Während draußen die normalen - hier „Hungries“ genannten - Zombies (also rein instinktgetriebene Frischfleischjunkies) wüten, sind Melanie und ihre Kameraden eine ganz besondere Brut – sie wurden nämlich von Müttern geboren, die sich während ihrer Schwangerschaft mit dem Zombievirus infiziert haben. Für die rigorose Forscherin Dr. Caroline Caldwell (in ihrer Konsequenz grandios: Glenn Close, „Eine verhängnisvolle Affäre“) ist dieser Zombie-Nachwuchs ein möglicher Schlüssel für eine Heilung – allerdings muss sie erst einmal herausfinden, ob die Kinder tatsächlich noch menschliche Emotionen haben oder ob sie dank ihrer Intelligenz einfach nur dazu in der Lage sind, menschliches Verhalten zu imitieren. So fragt die Wissenschaftlerin ihre minderjährigen Forschungsobjekte wiederholt nach einer beliebigen Zahl zwischen 1 und 20 (und bekommt meist dieselbe Antwort) oder konfrontiert Melanie mit dem Gedankenexperiment um Schrödingers Katze. Spannend ist dabei vor allem die Reibung zwischen den widerstreitenden Perspektiven – während der Zuschauer Melanie zunächst als liebenswertes, offenbar harmloses Mädchen kennenlernt, haben die erwachsenen Figuren im Film bereits eine Zombie-Apokalypse mit Millionen von Toten hinter sich, weshalb sie den Kindern (verständlicherweise) mit zurückhaltender Skepsis oder sogar blanker Verachtung begegnen.

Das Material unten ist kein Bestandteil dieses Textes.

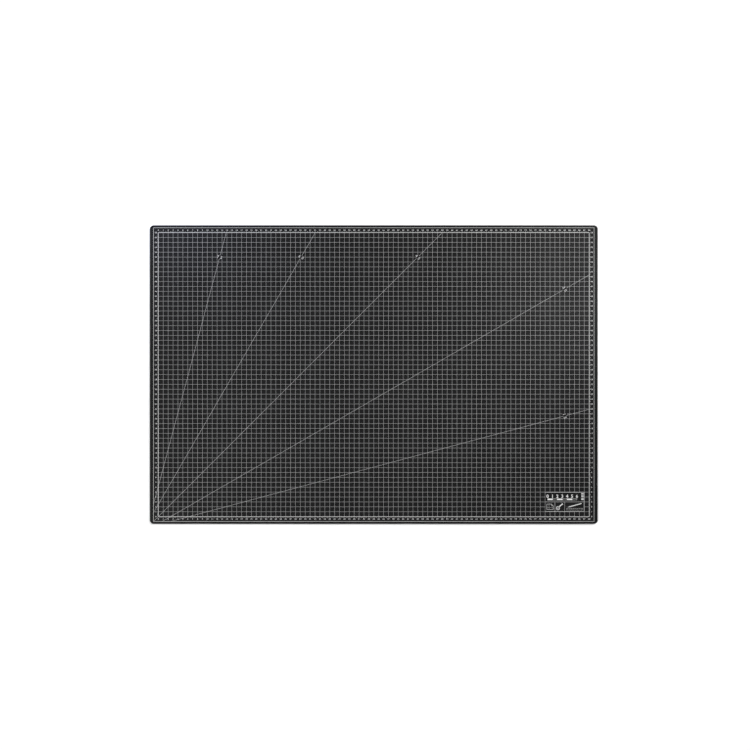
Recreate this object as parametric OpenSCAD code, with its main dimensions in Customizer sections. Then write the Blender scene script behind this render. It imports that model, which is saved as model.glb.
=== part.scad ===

Nach einer besonders verheerenden Angriffswelle auf die Militärbasis fliehen die Überlebenden in Richtung London, wobei sie schnell feststellen, dass sie es leichter durch die Zombiemassen schaffen, wenn sie sich von Melanie (die sich unbehelligt zwischen Untoten bewegen kann) helfen lassen, statt sie mit Mundschutz am Wagen festzuketten. In diesem Abschnitt gleicht „The Girl With All The Gifts“, dessen Drehbuch Mike Carey nach seinem eigenen gleichnamigen Roman verfasst hat, dann schon eher einem üblichen Zombie-Road-Movie, wobei die auf dem Papier nicht neuen Stationen hier trotzdem wieder frisch wirken, weil die verschiedenen Sichtweisen der Gruppenmitglieder auf Melanie so stimmig herausgearbeitet werden und sich die eigentlich bekannten Herausforderungen mit einem Zombie-Mädchen als Verbündete ganz anders anpacken lassen. Besonders gelungen ist auch das Finale, das je nach Lesart entweder erschütternd zynisch oder erfreulich hoffnungsfroh gerät – so bleibt die gleich zu Beginn etablierte Ambivalenz noch über den Abspann hinaus bestehen.
Fazit: Dass „The Girl With All The Gifts“ als Genrefilm ausgerechnet das auf Filmkunst spezialisierte Festival in Locarno eröffnen durfte, verwundert nur auf den ersten Blick. Denn der britische TV-Veteran Colm McCarthy („Sherlock“) liefert einen Zombie-Thriller mit moralisch-philosophischem Anspruch, der nicht nur schwer fasziniert, sondern – vor allem dank der herausragenden Leistung von Nachwuchsdarstellerin Sennia Nanua - auch tief berührt.